- Location: Byron Bay, Curl Curl, and finally Cooma, New South Wales, Australia
- Area claimed: 14 km^{2} (5.4 sq mi)
- Claimed by: Paul "Baron" Neuman
- Dates claimed: 1978–founder's death^{[citation needed]}

= Sovereign State of Aeterna Lucina =

Micronation

The Sovereign State of Aeterna Lucina (also known as the Sovereign Humanitarian Mission State of Aeterna Lucina), was an Australian micronation. It was founded in 1978, and continued until the death of its founder.
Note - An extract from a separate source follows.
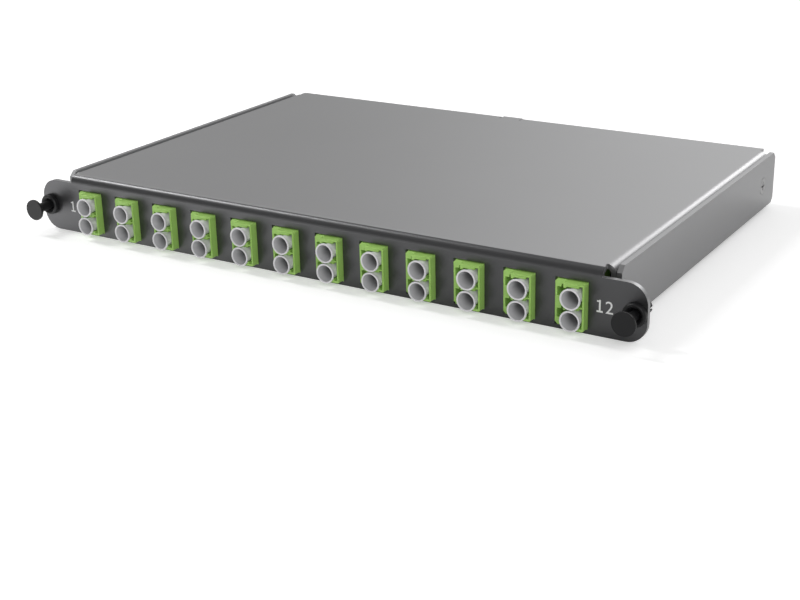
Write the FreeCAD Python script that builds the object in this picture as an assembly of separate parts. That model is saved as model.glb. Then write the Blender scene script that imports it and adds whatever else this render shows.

The founder and "Supreme Lord" of Aeterna Lucina was German migrant Paul Neuman, who changed his name by deed poll to Paul Baron Neuman. He founded it when living in Byron Bay, and later moved it with him to Curl Curl in Sydney, and finally Cooma. He claimed to have received the title Baron Neuman of Kara Bagh from the exiled former king Hassan III of Afghanistan and also claimed to have been awarded hundreds of other honours, including professorships, Doctorates of Philosophy, and degrees in divinity. He sold at least one "knighthood", with Roland Bleyer reportedly purchasing one for A$1,900.

Aeterna Lucina came to public attention in 1990 when Neuman faced fraud charges in the New South Wales court system relating to land sale offences. The case involved A$144,000 and was eventually abandoned in 1992.